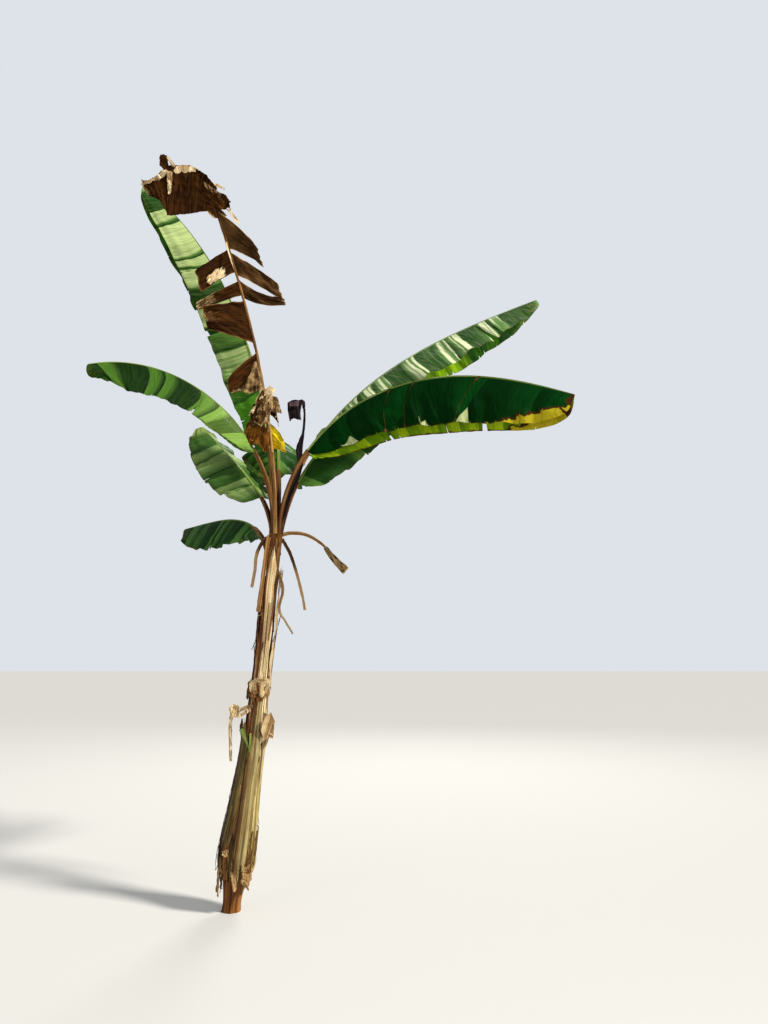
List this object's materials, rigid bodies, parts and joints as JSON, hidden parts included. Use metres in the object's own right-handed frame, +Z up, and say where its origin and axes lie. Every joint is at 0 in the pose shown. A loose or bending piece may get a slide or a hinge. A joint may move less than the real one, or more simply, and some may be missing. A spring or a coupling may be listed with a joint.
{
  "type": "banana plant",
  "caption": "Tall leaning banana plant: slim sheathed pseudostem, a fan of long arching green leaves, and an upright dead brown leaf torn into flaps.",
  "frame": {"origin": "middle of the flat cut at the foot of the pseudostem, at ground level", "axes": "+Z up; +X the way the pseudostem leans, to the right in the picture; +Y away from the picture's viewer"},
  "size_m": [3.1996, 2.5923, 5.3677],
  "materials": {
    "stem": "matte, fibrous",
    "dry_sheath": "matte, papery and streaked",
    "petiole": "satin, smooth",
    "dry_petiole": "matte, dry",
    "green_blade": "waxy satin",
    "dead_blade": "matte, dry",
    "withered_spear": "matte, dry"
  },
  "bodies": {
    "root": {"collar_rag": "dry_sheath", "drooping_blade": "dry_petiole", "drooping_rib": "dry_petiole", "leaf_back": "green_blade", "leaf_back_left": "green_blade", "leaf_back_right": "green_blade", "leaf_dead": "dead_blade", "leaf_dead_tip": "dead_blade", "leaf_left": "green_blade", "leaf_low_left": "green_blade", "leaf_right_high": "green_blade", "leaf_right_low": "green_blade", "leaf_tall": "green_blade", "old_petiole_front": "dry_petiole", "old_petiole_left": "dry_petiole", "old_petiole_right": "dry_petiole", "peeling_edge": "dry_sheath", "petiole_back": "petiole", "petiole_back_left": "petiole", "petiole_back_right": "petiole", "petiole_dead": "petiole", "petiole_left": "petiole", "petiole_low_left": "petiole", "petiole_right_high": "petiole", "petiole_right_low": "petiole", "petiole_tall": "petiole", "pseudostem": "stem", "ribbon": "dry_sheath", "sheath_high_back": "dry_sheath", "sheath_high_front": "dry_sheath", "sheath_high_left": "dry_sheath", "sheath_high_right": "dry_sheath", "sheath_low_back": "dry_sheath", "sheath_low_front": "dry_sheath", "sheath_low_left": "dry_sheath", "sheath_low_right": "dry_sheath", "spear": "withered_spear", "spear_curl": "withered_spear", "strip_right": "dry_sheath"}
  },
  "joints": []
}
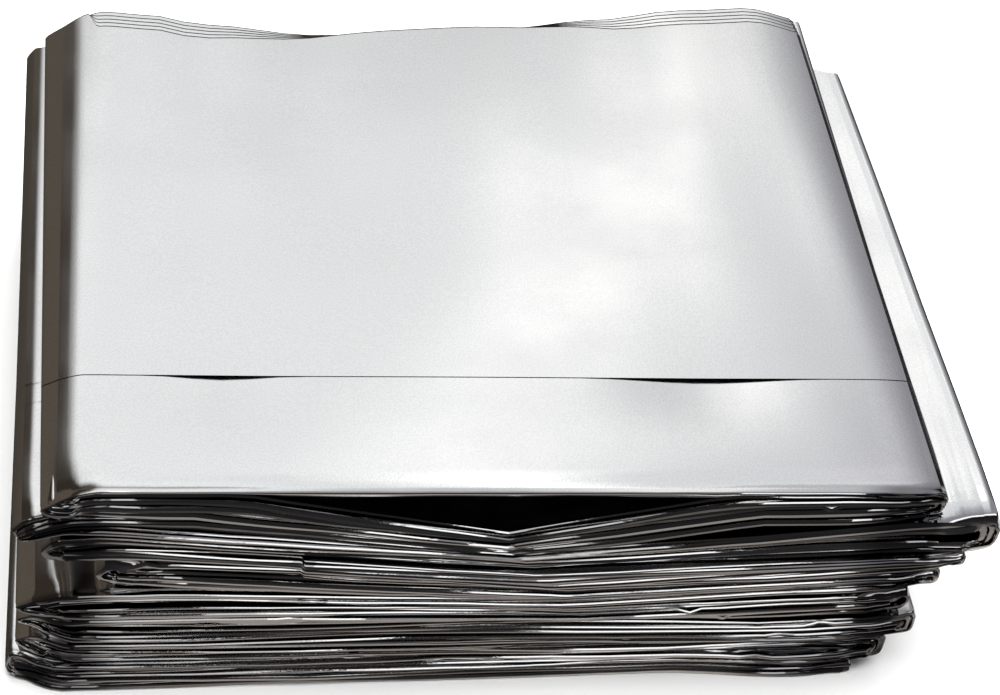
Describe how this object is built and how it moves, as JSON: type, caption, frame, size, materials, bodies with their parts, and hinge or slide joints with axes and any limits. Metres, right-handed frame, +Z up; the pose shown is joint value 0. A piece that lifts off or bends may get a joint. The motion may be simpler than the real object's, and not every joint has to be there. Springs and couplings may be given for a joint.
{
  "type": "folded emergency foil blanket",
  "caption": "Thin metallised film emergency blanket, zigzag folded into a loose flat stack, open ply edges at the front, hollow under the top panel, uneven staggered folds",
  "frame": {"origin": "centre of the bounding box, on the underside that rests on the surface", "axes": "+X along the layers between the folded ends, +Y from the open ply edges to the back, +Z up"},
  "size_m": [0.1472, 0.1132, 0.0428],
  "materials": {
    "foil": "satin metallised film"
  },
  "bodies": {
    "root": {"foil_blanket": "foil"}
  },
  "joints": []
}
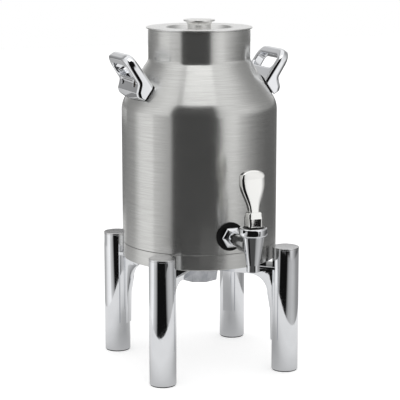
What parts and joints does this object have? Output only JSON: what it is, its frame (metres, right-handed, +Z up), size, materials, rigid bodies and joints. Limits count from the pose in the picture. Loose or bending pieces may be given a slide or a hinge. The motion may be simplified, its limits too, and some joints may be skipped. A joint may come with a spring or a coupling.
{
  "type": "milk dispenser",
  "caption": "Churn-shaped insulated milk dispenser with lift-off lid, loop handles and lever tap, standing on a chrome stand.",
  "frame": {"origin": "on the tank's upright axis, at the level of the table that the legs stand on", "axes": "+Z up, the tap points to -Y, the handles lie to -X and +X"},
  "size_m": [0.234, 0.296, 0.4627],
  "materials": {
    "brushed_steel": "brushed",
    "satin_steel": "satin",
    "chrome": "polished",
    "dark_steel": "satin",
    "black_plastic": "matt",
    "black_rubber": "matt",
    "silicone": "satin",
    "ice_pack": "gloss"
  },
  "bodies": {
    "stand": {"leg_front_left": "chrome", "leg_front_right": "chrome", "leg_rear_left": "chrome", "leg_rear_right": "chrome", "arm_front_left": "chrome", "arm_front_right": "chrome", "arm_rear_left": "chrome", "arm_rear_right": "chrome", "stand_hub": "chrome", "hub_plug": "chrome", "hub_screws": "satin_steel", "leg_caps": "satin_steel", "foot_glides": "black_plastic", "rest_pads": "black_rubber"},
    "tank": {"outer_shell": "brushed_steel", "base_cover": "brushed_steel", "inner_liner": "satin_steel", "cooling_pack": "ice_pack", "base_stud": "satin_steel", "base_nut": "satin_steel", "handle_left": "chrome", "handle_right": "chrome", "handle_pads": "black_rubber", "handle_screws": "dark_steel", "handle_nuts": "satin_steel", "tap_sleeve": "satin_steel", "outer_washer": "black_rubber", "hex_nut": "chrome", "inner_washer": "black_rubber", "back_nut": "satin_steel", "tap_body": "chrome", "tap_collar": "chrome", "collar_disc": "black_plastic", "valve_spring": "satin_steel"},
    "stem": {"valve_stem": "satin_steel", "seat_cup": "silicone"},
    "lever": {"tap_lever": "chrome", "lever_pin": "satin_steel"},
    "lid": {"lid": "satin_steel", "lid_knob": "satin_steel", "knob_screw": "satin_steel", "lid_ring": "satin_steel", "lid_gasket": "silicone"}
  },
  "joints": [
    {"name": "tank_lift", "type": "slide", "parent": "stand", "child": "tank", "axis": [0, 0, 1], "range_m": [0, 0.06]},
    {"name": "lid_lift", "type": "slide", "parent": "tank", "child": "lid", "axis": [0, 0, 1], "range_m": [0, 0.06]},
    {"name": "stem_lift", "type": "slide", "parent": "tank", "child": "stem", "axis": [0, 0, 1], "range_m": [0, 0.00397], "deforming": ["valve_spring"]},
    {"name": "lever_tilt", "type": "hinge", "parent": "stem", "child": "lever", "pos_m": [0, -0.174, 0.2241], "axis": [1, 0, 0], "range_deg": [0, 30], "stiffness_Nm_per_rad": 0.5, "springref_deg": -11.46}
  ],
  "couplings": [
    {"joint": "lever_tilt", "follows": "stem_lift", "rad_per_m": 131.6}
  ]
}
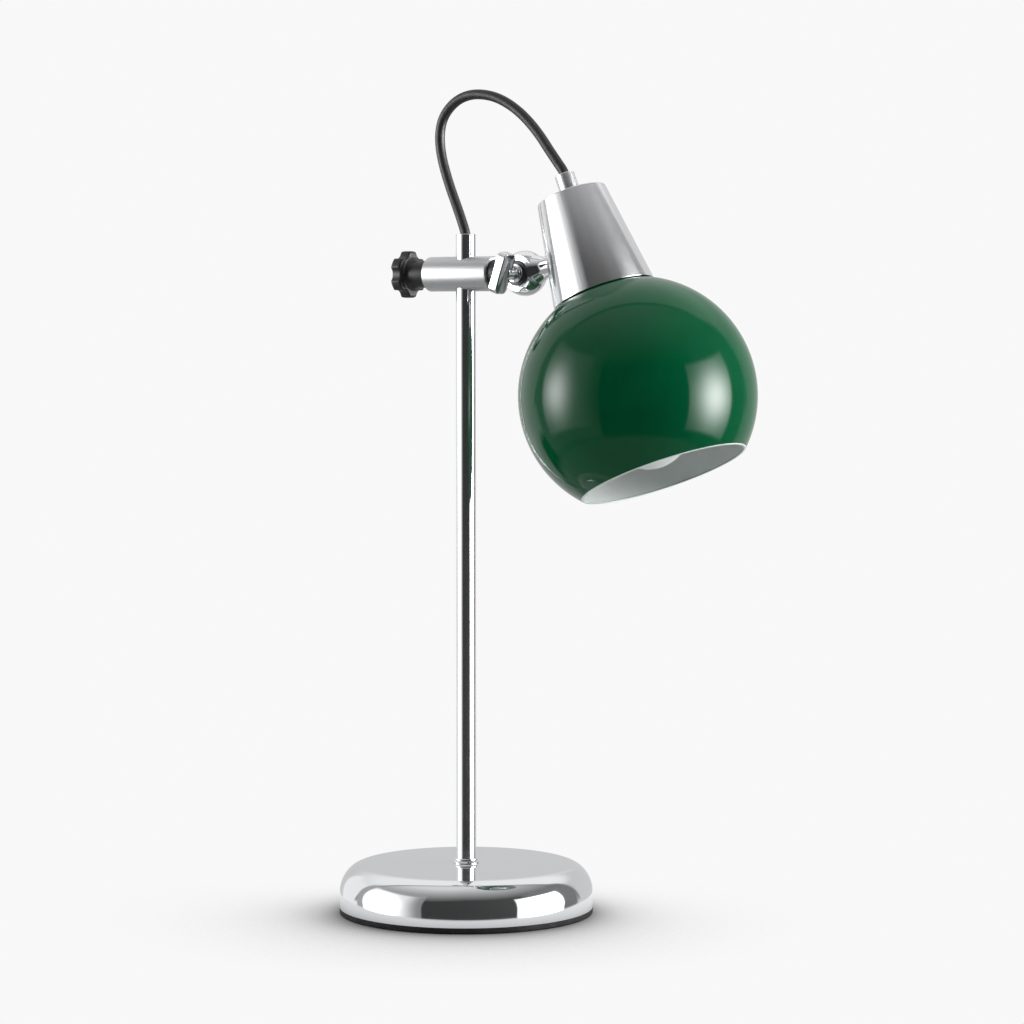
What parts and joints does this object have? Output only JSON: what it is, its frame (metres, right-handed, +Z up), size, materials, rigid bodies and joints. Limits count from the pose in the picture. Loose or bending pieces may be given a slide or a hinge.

☆ ☆ ☆

* _REQUIREMENTS_: Copy all the lines, exactly.

* _RESULT OF THIS TASK_:
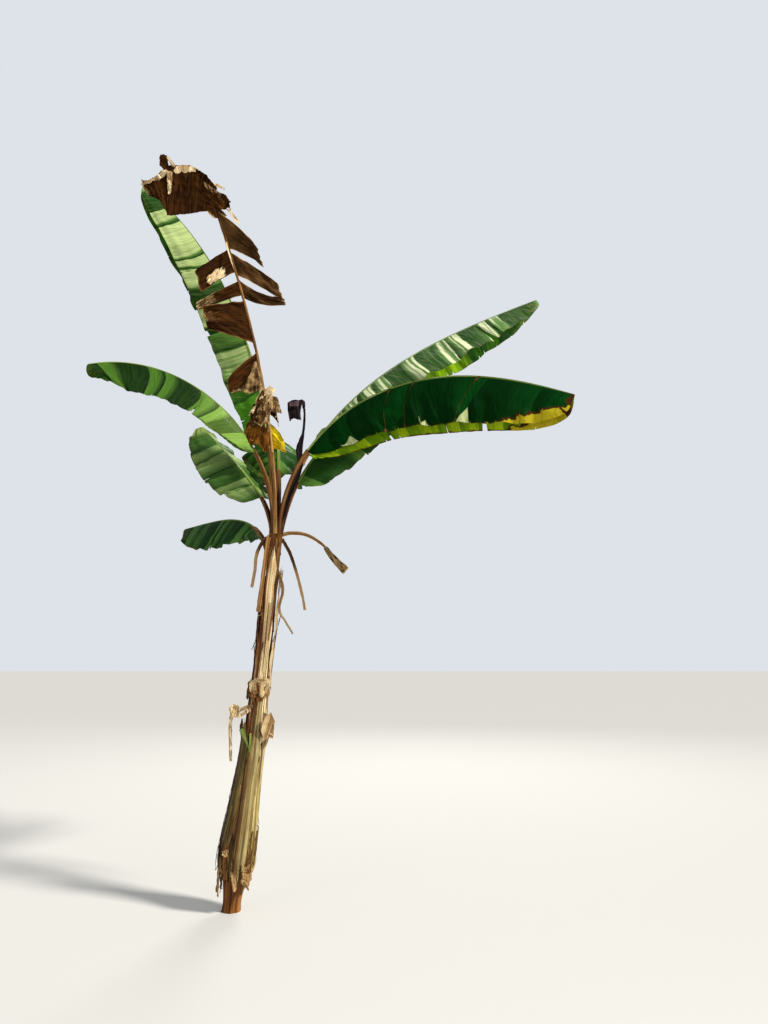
List this object's materials, rigid bodies, parts and joints as JSON, hidden parts included. Use metres in the object's own right-handed frame, +Z up, and say where its origin and axes lie. Every joint is at 0 in the pose shown. A loose or bending piece may get a slide or a hinge. A joint may move less than the real one, or more simply, and some may be missing. A spring or a coupling may be listed with a joint.
{
  "type": "banana plant",
  "caption": "Tall leaning banana plant: slim sheathed pseudostem, a fan of long arching green leaves, and an upright dead brown leaf torn into flaps.",
  "frame": {"origin": "middle of the flat cut at the foot of the pseudostem, at ground level", "axes": "+Z up; +X the way the pseudostem leans, to the right in the picture; +Y away from the picture's viewer"},
  "size_m": [3.1996, 2.5923, 5.3677],
  "materials": {
    "stem": "matte, fibrous",
    "dry_sheath": "matte, papery and streaked",
    "petiole": "satin, smooth",
    "dry_petiole": "matte, dry",
    "green_blade": "waxy satin",
    "dead_blade": "matte, dry",
    "withered_spear": "matte, dry"
  },
  "bodies": {
    "root": {"collar_rag": "dry_sheath", "drooping_blade": "dry_petiole", "drooping_rib": "dry_petiole", "leaf_back": "green_blade", "leaf_back_left": "green_blade", "leaf_back_right": "green_blade", "leaf_dead": "dead_blade", "leaf_dead_tip": "dead_blade", "leaf_left": "green_blade", "leaf_low_left": "green_blade", "leaf_right_high": "green_blade", "leaf_right_low": "green_blade", "leaf_tall": "green_blade", "old_petiole_front": "dry_petiole", "old_petiole_left": "dry_petiole", "old_petiole_right": "dry_petiole", "peeling_edge": "dry_sheath", "petiole_back": "petiole", "petiole_back_left": "petiole", "petiole_back_right": "petiole", "petiole_dead": "petiole", "petiole_left": "petiole", "petiole_low_left": "petiole", "petiole_right_high": "petiole", "petiole_right_low": "petiole", "petiole_tall": "petiole", "pseudostem": "stem", "ribbon": "dry_sheath", "sheath_high_back": "dry_sheath", "sheath_high_front": "dry_sheath", "sheath_high_left": "dry_sheath", "sheath_high_right": "dry_sheath", "sheath_low_back": "dry_sheath", "sheath_low_front": "dry_sheath", "sheath_low_left": "dry_sheath", "sheath_low_right": "dry_sheath", "spear": "withered_spear", "spear_curl": "withered_spear", "strip_right": "dry_sheath"}
  },
  "joints": []
}
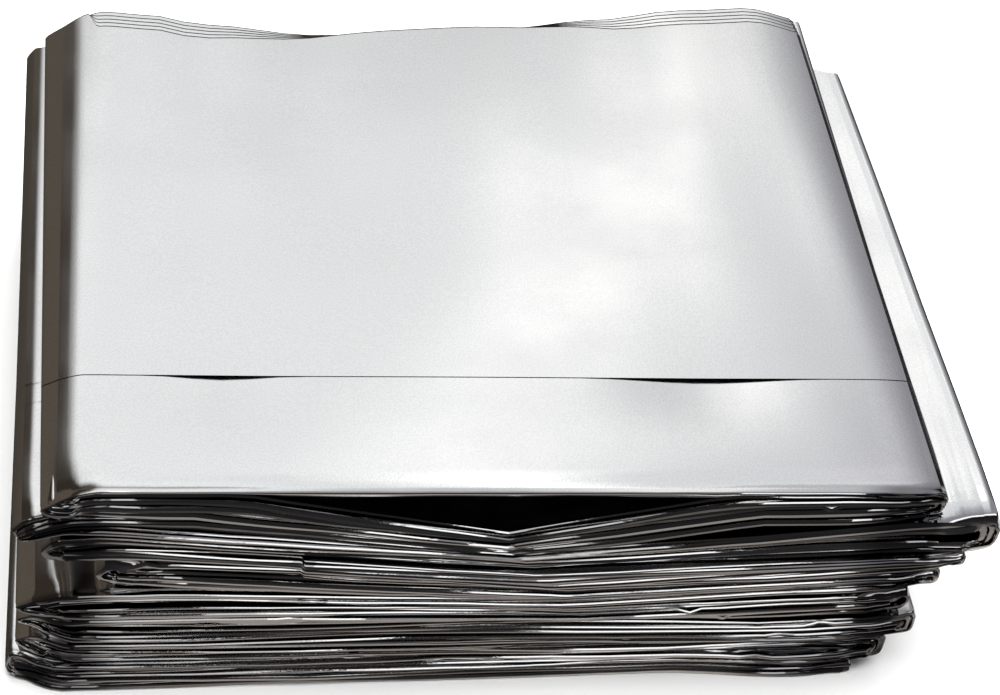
Describe how this object is built and how it moves, as JSON: type, caption, frame, size, materials, bodies with their parts, and hinge or slide joints with axes and any limits. Metres, right-handed frame, +Z up; the pose shown is joint value 0. A piece that lifts off or bends may get a joint. The motion may be simpler than the real object's, and not every joint has to be there. Springs and couplings may be given for a joint.
{
  "type": "folded emergency foil blanket",
  "caption": "Thin metallised film emergency blanket, zigzag folded into a loose flat stack, open ply edges at the front, hollow under the top panel, uneven staggered folds",
  "frame": {"origin": "centre of the bounding box, on the underside that rests on the surface", "axes": "+X along the layers between the folded ends, +Y from the open ply edges to the back, +Z up"},
  "size_m": [0.1472, 0.1132, 0.0428],
  "materials": {
    "foil": "satin metallised film"
  },
  "bodies": {
    "root": {"foil_blanket": "foil"}
  },
  "joints": []
}
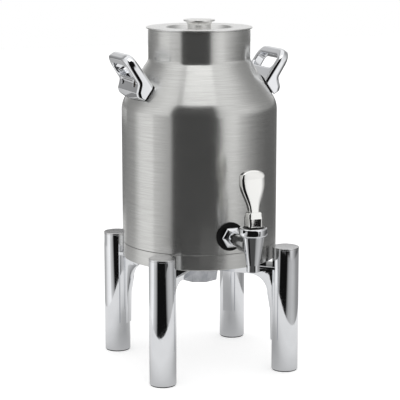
What parts and joints does this object have? Output only JSON: what it is, its frame (metres, right-handed, +Z up), size, materials, rigid bodies and joints. Limits count from the pose in the picture. Loose or bending pieces may be given a slide or a hinge. The motion may be simplified, its limits too, and some joints may be skipped. A joint may come with a spring or a coupling.
{
  "type": "milk dispenser",
  "caption": "Churn-shaped insulated milk dispenser with lift-off lid, loop handles and lever tap, standing on a chrome stand.",
  "frame": {"origin": "on the tank's upright axis, at the level of the table that the legs stand on", "axes": "+Z up, the tap points to -Y, the handles lie to -X and +X"},
  "size_m": [0.234, 0.296, 0.4627],
  "materials": {
    "brushed_steel": "brushed",
    "satin_steel": "satin",
    "chrome": "polished",
    "dark_steel": "satin",
    "black_plastic": "matt",
    "black_rubber": "matt",
    "silicone": "satin",
    "ice_pack": "gloss"
  },
  "bodies": {
    "stand": {"leg_front_left": "chrome", "leg_front_right": "chrome", "leg_rear_left": "chrome", "leg_rear_right": "chrome", "arm_front_left": "chrome", "arm_front_right": "chrome", "arm_rear_left": "chrome", "arm_rear_right": "chrome", "stand_hub": "chrome", "hub_plug": "chrome", "hub_screws": "satin_steel", "leg_caps": "satin_steel", "foot_glides": "black_plastic", "rest_pads": "black_rubber"},
    "tank": {"outer_shell": "brushed_steel", "base_cover": "brushed_steel", "inner_liner": "satin_steel", "cooling_pack": "ice_pack", "base_stud": "satin_steel", "base_nut": "satin_steel", "handle_left": "chrome", "handle_right": "chrome", "handle_pads": "black_rubber", "handle_screws": "dark_steel", "handle_nuts": "satin_steel", "tap_sleeve": "satin_steel", "outer_washer": "black_rubber", "hex_nut": "chrome", "inner_washer": "black_rubber", "back_nut": "satin_steel", "tap_body": "chrome", "tap_collar": "chrome", "collar_disc": "black_plastic", "valve_spring": "satin_steel"},
    "stem": {"valve_stem": "satin_steel", "seat_cup": "silicone"},
    "lever": {"tap_lever": "chrome", "lever_pin": "satin_steel"},
    "lid": {"lid": "satin_steel", "lid_knob": "satin_steel", "knob_screw": "satin_steel", "lid_ring": "satin_steel", "lid_gasket": "silicone"}
  },
  "joints": [
    {"name": "tank_lift", "type": "slide", "parent": "stand", "child": "tank", "axis": [0, 0, 1], "range_m": [0, 0.06]},
    {"name": "lid_lift", "type": "slide", "parent": "tank", "child": "lid", "axis": [0, 0, 1], "range_m": [0, 0.06]},
    {"name": "stem_lift", "type": "slide", "parent": "tank", "child": "stem", "axis": [0, 0, 1], "range_m": [0, 0.00397], "deforming": ["valve_spring"]},
    {"name": "lever_tilt", "type": "hinge", "parent": "stem", "child": "lever", "pos_m": [0, -0.174, 0.2241], "axis": [1, 0, 0], "range_deg": [0, 30], "stiffness_Nm_per_rad": 0.5, "springref_deg": -11.46}
  ],
  "couplings": [
    {"joint": "lever_tilt", "follows": "stem_lift", "rad_per_m": 131.6}
  ]
}
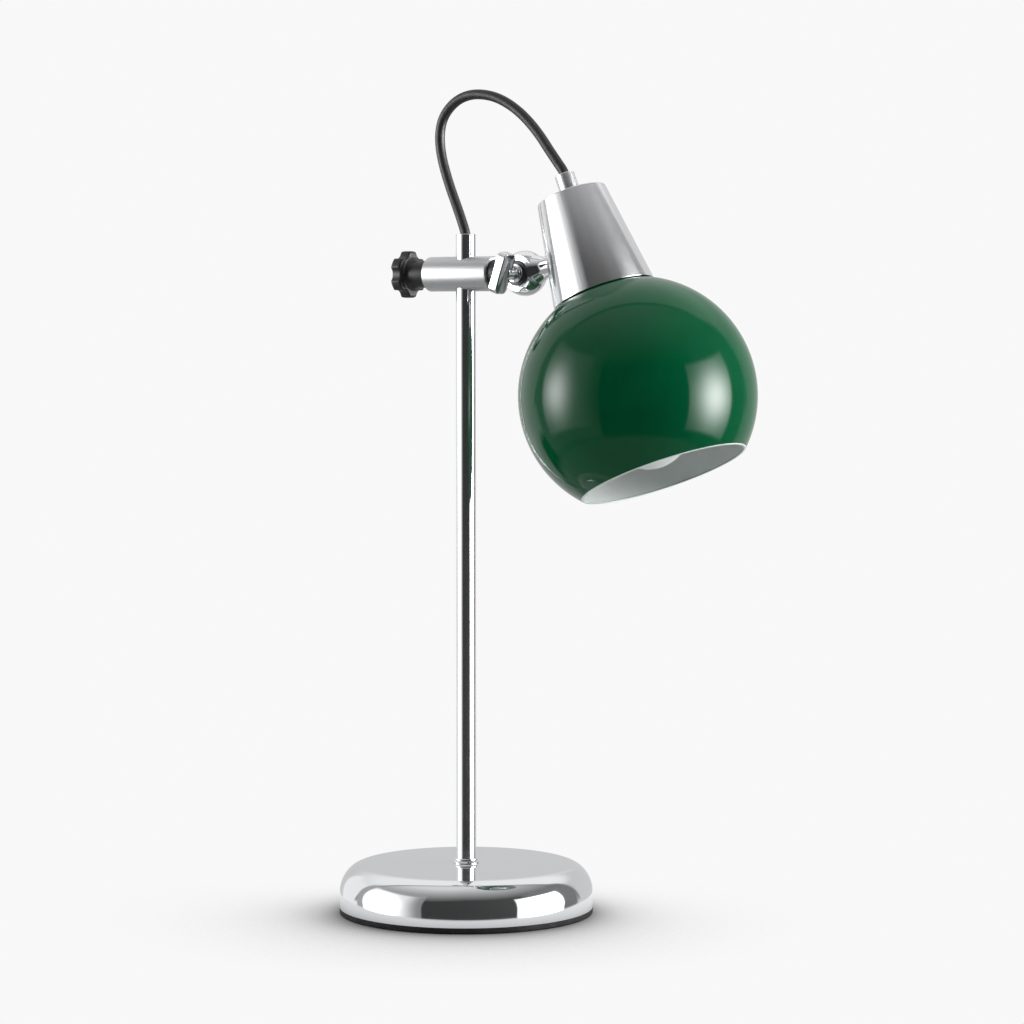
What parts and joints does this object have? Output only JSON: what it is, its frame (metres, right-handed, +Z up), size, materials, rigid bodies and joints. Limits count from the pose in the picture. Loose or bending pieces may be given a slide or a hinge.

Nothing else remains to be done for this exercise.